A l’égard des filles de France, Charles V. ordonna en 1374, qu’elles n’auroient point d’apanage, mais qu’elles seroient dotées en argent ; ce qui s’est ainsi pratiqué depuis : ou si on leur a donné quelquefois des terres en dot, ce n’a été qu’à titre d’engagement, & sous la faculté perpétuelle de rachat.

Une seconde exception à l’inaliénabilité du domaine a été produite par la nécessité de pourvoir aux charges accidentelles de l’état, telles que les frais de la guerre. L’ordonnance de 1566, qui a renouvellé cette regle, admet en effet l’exception de la nécessité de la guerre sous trois conditions : la premiere, que l’aliénation se fasse en deniers comptans, pour assûrer la réalité du secours : la seconde, qu’elle soit fondée sur des lettres patentes registrées, pour empêcher qu’on ne puisse trop aisément employer cette ressource extraordinaire : la troisieme, que l’aliénation soit faite sous la faculté de rachat perpétuel, pour assûrer au roi le droit de rentrer dans un bien que la nécessité de l’état l’a forcé d’aliéner. On peut consulter Chopin, liv. II. du domaine, titre 14. où cette matiere est traitée amplement.

Le premier engagement du domaine fut fait par François I. par lettres patentes du 1er Mai 1519, selon la remarque de Chopin ; & Mezerai en son abrégé sur l’an 1522, fixe aussi la même époque aux engagemens. Ces aliénations se faisoient d’abord par actes devant notaires : cette forme s’observoit encore sous le regne d’Henri IV ; mais ce prince donna une autre forme aux aliénations du domaine, en nommant des commissaires pour en faire des adjudications au plus offrant, & cette forme est celle qui a depuis été suivie dans ces sortes d’actes.
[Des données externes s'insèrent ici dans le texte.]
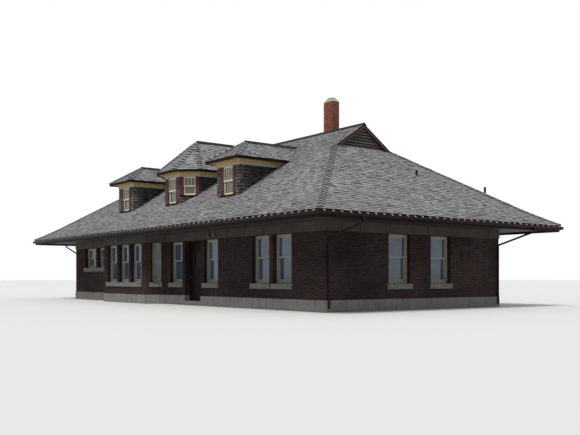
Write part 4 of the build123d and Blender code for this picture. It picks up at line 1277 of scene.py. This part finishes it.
class STATION_OT_roof_edges(bpy.types.Operator):
    """Nail the edge boards under the shingles and fit the ridge rolls"""

    bl_idname = "station.roof_edges"
    bl_label = "Roof edges and ridge rolls"

    def execute(self, context):
        work = Work()
        self.main_edge(work)
        self.verge_strips(work)
        for x, half, cant, _ in all_dormers():
            self.dormer_edge(work, dormer_plan(x, half, cant, DORMER_REACH))
        work.finish("roof_edge_boards", "edge_board_and_shade", "dark_paint")
        rolls = Work()
        end = RAKE_FACE + ROLL_PAST_RAKE
        self.roll(rolls, Vector((-end, 0, RIDGE)), Vector((end, 0, RIDGE)), PITCH)
        for x, half, _, tangent in all_dormers():
            reach = half + DORMER_REACH
            top = DORMER_EAVE + tangent * reach
            back = min(ROLL_BACK, roof_y(top))
            front = DORMER_FRONT + half - ROLL_OVER_HIPS
            self.roll(rolls, Vector((x, front, top)), Vector((x, back, top)), math.atan(tangent))
        rolls.finish("ridge_rolls", "ridge", "vent_metal")
        return {"FINISHED"}

    def main_edge(self, work):
        """A near-black drip board between the gutter's back and the shingles, painted shade for the dark gap
        there.
        """
        for place, half in eaves():
            end = half + DRIP_BOARD
            work.bar((-end, -DRIP_BOARD, GUTTER_TOP - 0.01), (end, 0, EAVE - DRIP_BOARD), place)

    def verge_strips(self, work):
        """Near-black strips along the top of the gablets' rake boards, under the ends of the shingles: a
        painted shadow line.
        """
        foot = (RIDGE - roof_level(GABLET_INSET)) / SLOPE
        for side in (-1, 1):
            for end in (-foot, foot):
                points = []
                for y in (0.0, end):
                    top = RIDGE - SLOPE * abs(y)
                    for drop in STRIP_EDGES:
                        for out in (RAKE_FACE, RAKE_FACE + STRIP_THICKNESS):
                            points.append(Vector((side * out, y, top - drop)))
                work.add(points, BOX_FACES)

    def dormer_edge(self, work, plan):
        """Boards over the edge of a dormer's roof, back to where they meet the main roof."""
        low, high = DORMER_EAVE - EDGE_DROP, DORMER_EAVE + EDGE_RISE
        behind = roof_y(low) + 0.15
        for (start, along, inward), finish in zip(plan_edges(plan), plan[1:]):
            points = []
            for distance in (0.0, (finish - start).length):
                base = start + along * distance
                base.y = min(base.y, behind)
                for offset in (-EDGE_THICKNESS, 0.0):
                    points += [base + inward * offset + UP * level for level in (low, high)]
            work.add(points, [(0, 4, 5, 1), (0, 2, 6, 4), (1, 5, 7, 3)])

    def roll(self, work, start, finish, pitch):
        """A metal ridge: a rounded roll with a flange down each slope."""
        along = (finish - start).normalized()
        sideways = along.cross(UP)
        top = RIDGE_LIFT / math.cos(pitch)
        foot = top - RIDGE_ROLL * math.tan(pitch)

        def flange_point(side, lift):
            across = RIDGE_FLANGE * math.cos(pitch) + lift * math.sin(pitch)
            height = lift * math.cos(pitch) - RIDGE_FLANGE * math.sin(pitch)
            return side * across * sideways + UP * height

        outline = [flange_point(1, RIDGE_SEAT), flange_point(1, RIDGE_LIFT)]
        for index in range(7):
            angle = math.pi * index / 6
            height = foot + RIDGE_ROLL * math.sin(angle)
            outline.append(sideways * RIDGE_ROLL * math.cos(angle) + UP * height)
        outline += [flange_point(-1, RIDGE_LIFT), flange_point(-1, RIDGE_SEAT), UP * RIDGE_SEAT]
        count = len(outline)
        faces = [tuple(range(count)), tuple(range(2 * count - 1, count - 1, -1))]
        for index in range(count):
            after = (index + 1) % count
            faces.append((index, index + count, after + count, after))
        work.add([start + offset for offset in outline] + [finish + offset for offset in outline], faces)


# The moulding's section, each corner's distance out from the wall and down from the soffit
MOULD_SECTION = ((0.0, 0.0), (0.06, 0.0), (0.056, 0.012), (0.03, 0.024), (0.016, 0.044), (0.0, 0.05))


class STATION_OT_dormer_moulds(bpy.types.Operator):
    """Run the bed moulding under the dormer soffits"""

    bl_idname = "station.dormer_moulds"
    bl_label = "Dormer bed moulding"

    def execute(self, context):
        work = Work()
        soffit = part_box("dormer_soffits")[0].z
        for x, half, cant, _ in all_dormers():
            rings = []
            for offset, level in MOULD_SECTION:
                plan = dormer_plan(x, half, cant, offset)
                plan[0].y = plan[-1].y = roof_y(soffit)
                rings.append([corner + UP * (soffit - level) for corner in plan])
            for outer, inner in zip(rings, rings[1:]):
                for index in range(len(outer) - 1):
                    points = [outer[index], outer[index + 1], inner[index + 1], inner[index]]
                    work.add(points, [(0, 3, 2, 1)])
        work.finish("dormer_bed_moulds", "dormer_soffit", "soffit_boards")
        return {"FINISHED"}


# A joint's cover: half its width, how far it stands out and in, and what it leaves at each end
JOINT_HALF = 0.008
JOINT_OUT = 0.003
JOINT_IN = 0.002
JOINT_TRIM = 0.004


class STATION_OT_frieze_joints(bpy.types.Operator):
    """Cover the joints between the boards of the frieze"""

    bl_idname = "station.frieze_joints"
    bl_label = "Frieze joints"

    def execute(self, context):
        work = Work()
        low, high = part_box("frieze_boards")
        half_length, half_width = high.x, high.y
        bottom, top = low.z + JOINT_TRIM, high.z - JOINT_TRIM
        count = round(2 * half_length / LONG_JOINT_SPACING)
        long_joints = [-half_length + index * 2 * half_length / count for index in range(1, count)]
        sides = [(0, half_width, long_joints), (90, half_length, END_JOINTS)]
        sides += [(180, half_width, long_joints), (270, half_length, END_JOINTS)]
        for turn, depth, joints in sides:
            place = side_space(turn, depth)
            for x in joints:
                work.bar((x - JOINT_HALF, -JOINT_OUT, bottom), (x + JOINT_HALF, JOINT_IN, top), place)
        work.finish("frieze_joints", "dark_trim", "frieze_paint")
        return {"FINISHED"}


# The sill's section, each corner's place from the wall's face and the window's bottom
SILL_SECTION = ((-0.075, -0.045), (-0.075, -0.01), (-0.02, 0.006), (-0.02, -0.07))
SILL_HORN = 0.17


class STATION_OT_dormer_sills(bpy.types.Operator):
    """Fit the sloping sills under the dormer windows"""

    bl_idname = "station.dormer_sills"
    bl_label = "Dormer window sills"

    def execute(self, context):
        work = Work()
        for place, opening, bottom in dormer_windows():
            half = opening / 2 + SILL_HORN
            points = []
            for x in (-half, half):
                points += [place @ Vector((x, y, bottom + z)) for y, z in SILL_SECTION]
            faces = [(0, 4, 5, 1), (1, 5, 6, 2), (0, 3, 7, 4), (0, 1, 2, 3), (4, 7, 6, 5)]
            work.add(points, faces)
        work.finish("dormer_sills", "dormer_sill", "maroon_paint")
        return {"FINISHED"}


# A strap's line from the shingles over the gutter's lip: its place from the eave and the gutter's top
STRAP_LINE = ((-0.004, 0.05), (-0.04, 0.03), (-0.0785, 0.012), (-0.0785, -0.014))
STRAP_THICKNESS = 0.004

# The round bead in the gutter's lip
BEAD_SIDES = 8
BEAD_RADIUS = 0.007
BEAD_Y = -0.072


class STATION_OT_gutter_hangers(bpy.types.Operator):
    """Fix the hangers across the gutters"""

    bl_idname = "station.gutter_hangers"
    bl_label = "Gutter hangers"

    def execute(self, context):
        spacing, width = sizes().hanger_spacing, sizes().hanger_width
        straps, beads = Work(), Work()
        for place, half in eaves():
            count = int(2 * half / spacing)
            for index in range(count):
                x = -half + (index + 0.5) * 2 * half / count
                self.strap(straps, place, x, width)
            self.bead(beads, place, half)
        straps.finish("gutter_hangers", "metal", "maroon_metal")
        beads.finish("gutter_beads", "gutter", "maroon_metal")
        return {"FINISHED"}

    def strap(self, work, place, x, width):
        """A bent strap from the shingles down over the gutter's lip."""
        points = []
        for side in (x - width / 2, x + width / 2):
            for y, height in STRAP_LINE:
                z = GUTTER_TOP + height
                points.append(place @ Vector((side, y, z)))
                points.append(place @ Vector((side, y + 0.001, z - STRAP_THICKNESS)))
        faces = []
        for index in range(3):
            first, second = 2 * index, 2 * index + 2
            faces += [(first, second, second + 8, first + 8), (first + 1, first + 9, second + 9, second + 1)]
            faces += [(first, first + 1, second + 1, second), (first + 8, second + 8, second + 9, first + 9)]
        faces += [(6, 7, 15, 14), (0, 8, 9, 1)]
        work.add(points, faces)

    def bead(self, work, place, half):
        """A rolled bead inside the gutter's lip, mitred at its ends."""
        points = []
        for end in (-1, 1):
            for index in range(BEAD_SIDES):
                angle = 2 * math.pi * index / BEAD_SIDES
                y = BEAD_Y + BEAD_RADIUS * math.cos(angle)
                z = GUTTER_TOP + 0.003 + BEAD_RADIUS * math.sin(angle)
                points.append(place @ Vector((end * (half - y), y, z)))
        faces = []
        for index in range(BEAD_SIDES):
            after = (index + 1) % BEAD_SIDES
            faces.append((index, after, after + BEAD_SIDES, index + BEAD_SIDES))
        work.add(points, faces)


# The camera's place, turn from the front in degrees, lens in millimetres and upward shift
CAMERA_PLACE = (29.83, -20.73, 1.14)
CAMERA_TURN = 52.516
CAMERA_LENS = 47.24
CAMERA_SHIFT = 0.1044

# Where the sun stands, its strength, its spread in degrees and its colour
SUN_FROM = (0.3, -0.62, 1.1)
SUN_STRENGTH = 2.1
SUN_SPREAD = 14
SUN_COLOUR = (1.0, 0.97, 0.92)

SKY_COLOUR = (0.93, 0.96, 1.0, 1)
SKY_STRENGTH = 0.52
WHITE = (1, 1, 1, 1)
FLOOR_COLOUR = (0.78, 0.78, 0.77, 1)
FLOOR_HALF = 400
FLOOR_LEVEL = -0.002


class STATION_OT_stage(bpy.types.Operator):
    """Set the floor, the lights and the camera"""

    bl_idname = "station.stage"
    bl_label = "Stage"

    def execute(self, context):
        self.floor()
        self.world(context.scene)
        self.key_light()
        self.camera(context.scene)
        context.scene.view_settings.view_transform = "Standard"
        return {"FINISHED"}

    def floor(self):
        mesh = bpy.data.meshes.new("stage_floor")
        corners = [(x * FLOOR_HALF, y * FLOOR_HALF, 0) for x, y in ((-1, -1), (1, -1), (1, 1), (-1, 1))]
        mesh.from_pydata(corners, [], [(0, 1, 2, 3)])
        finish = Finish("stage_floor", 0.9, specular=0.1)
        finish.shader.inputs["Base Color"].default_value = FLOOR_COLOUR
        mesh.materials.append(finish.material)
        floor = bpy.data.objects.new("stage_floor", mesh)
        floor.location.z = FLOOR_LEVEL
        bpy.context.scene.collection.objects.link(floor)

    def world(self, scene):
        """Even sky light, seen as white by the camera and in reflections."""
        world = bpy.data.worlds.new("studio")
        scene.world = world
        world.use_nodes = True
        tree = world.node_tree
        background = tree.nodes["Background"]
        preset(background.inputs, {"Color": SKY_COLOUR, "Strength": SKY_STRENGTH})
        white = tree.nodes.new("ShaderNodeBackground")
        preset(white.inputs, {"Color": WHITE, "Strength": 1.0})
        path = tree.nodes.new("ShaderNodeLightPath")
        mix = tree.nodes.new("ShaderNodeMixShader")
        seen = path.outputs["Is Camera Ray"]
        for ray in ("Is Glossy Ray", "Is Transmission Ray"):
            either = tree.nodes.new("ShaderNodeMath")
            either.operation = "MAXIMUM"
            tree.links.new(seen, either.inputs[0])
            tree.links.new(path.outputs[ray], either.inputs[1])
            seen = either.outputs[0]
        tree.links.new(seen, mix.inputs["Fac"])
        tree.links.new(background.outputs[0], mix.inputs[1])
        tree.links.new(white.outputs[0], mix.inputs[2])
        tree.links.new(mix.outputs[0], tree.nodes["World Output"].inputs["Surface"])

    def key_light(self):
        lamp = bpy.data.lights.new("key", "SUN")
        lamp.energy = SUN_STRENGTH
        lamp.angle = math.radians(SUN_SPREAD)
        lamp.color = SUN_COLOUR
        key = bpy.data.objects.new("key", lamp)
        key.rotation_euler = Vector(SUN_FROM).to_track_quat("Z", "Y").to_euler()
        bpy.context.scene.collection.objects.link(key)

    def camera(self, scene):
        lens = bpy.data.cameras.new("camera")
        lens.sensor_width = 36
        lens.lens = CAMERA_LENS
        lens.shift_y = CAMERA_SHIFT
        lens.clip_end = 2000
        camera = bpy.data.objects.new("camera", lens)
        camera.location = CAMERA_PLACE
        camera.rotation_euler = (math.radians(90), 0, math.radians(CAMERA_TURN))
        scene.collection.objects.link(camera)
        scene.camera = camera


OPERATORS = (
    STATION_OT_finishes,
    STATION_OT_roof_shingles,
    STATION_OT_roof_caps,
    STATION_OT_dormer_shingles,
    STATION_OT_dormer_siding,
    STATION_OT_gablet_boards,
    STATION_OT_flashings,
    STATION_OT_roof_edges,
    STATION_OT_dormer_moulds,
    STATION_OT_frieze_joints,
    STATION_OT_small_window_bars,
    STATION_OT_dormer_bars,
    STATION_OT_dormer_sills,
    STATION_OT_gutter_hangers,
    STATION_OT_stage,
)


class STATION_PT_panel(bpy.types.Panel):
    """Sizes, colours and pieces of the station"""

    bl_idname = "STATION_PT_panel"
    bl_label = "Railway Station"
    bl_space_type = "VIEW_3D"
    bl_region_type = "UI"
    bl_category = "Station"

    def draw(self, context):
        column = self.layout.column()
        for group in (context.scene.station_sizes, context.scene.station_colours):
            for name in group.__annotations__:
                column.prop(group, name)
        for operator in OPERATORS:
            column.operator(operator.bl_idname)


CLASSES = (StationSizes, StationColours, *OPERATORS, STATION_PT_panel)


def register():
    for item in CLASSES:
        bpy.utils.register_class(item)
    bpy.types.Scene.station_sizes = PointerProperty(type=StationSizes)
    bpy.types.Scene.station_colours = PointerProperty(type=StationColours)


def unregister():
    del bpy.types.Scene.station_colours
    del bpy.types.Scene.station_sizes
    for item in reversed(CLASSES):
        bpy.utils.unregister_class(item)


def main():
    register()
    for operator in OPERATORS:
        group, name = operator.bl_idname.split(".")
        getattr(getattr(bpy.ops, group), name)()


if __name__ == "__main__":
    main()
Les aliénations faites en vertu des édits de Mars 1619, Décembre 1652, & autres édits postérieurs, durerent jusqu’en 1662, recommencerent en 1674 jusqu’en 1681. De nouveaux édits qui ordonnerent l’aliénation du domaine, des mois de Mars & Avril 1695, étendirent l’objet des précédens, en ordonnant le rachat des rentes dûes au domaine, l’aliénation des droits d’échange, la confirmation des précédens engagemens, l’aliénation des places qui avoient servi aux fossés & remparts des villes. Deux édits des mois d’Avril 1702, & Août 1708, ordonnerent de nouveau l’aliénation du domaine.

Un autre édit postérieur du mois d’Août 1717, & une déclaration du 5 Mars 1718, en ont autorisé une nouvelle, tant en engagement qu’à vie. Enfin, par un arrêt du conseil du 13 Mai 1724, il a été ordonné que les offres & encheres pour la revente des domaines engagés, ne se feroient à l’avenir qu’en rentes payables au domaine, & à la charge de rembourser les précédens engagistes.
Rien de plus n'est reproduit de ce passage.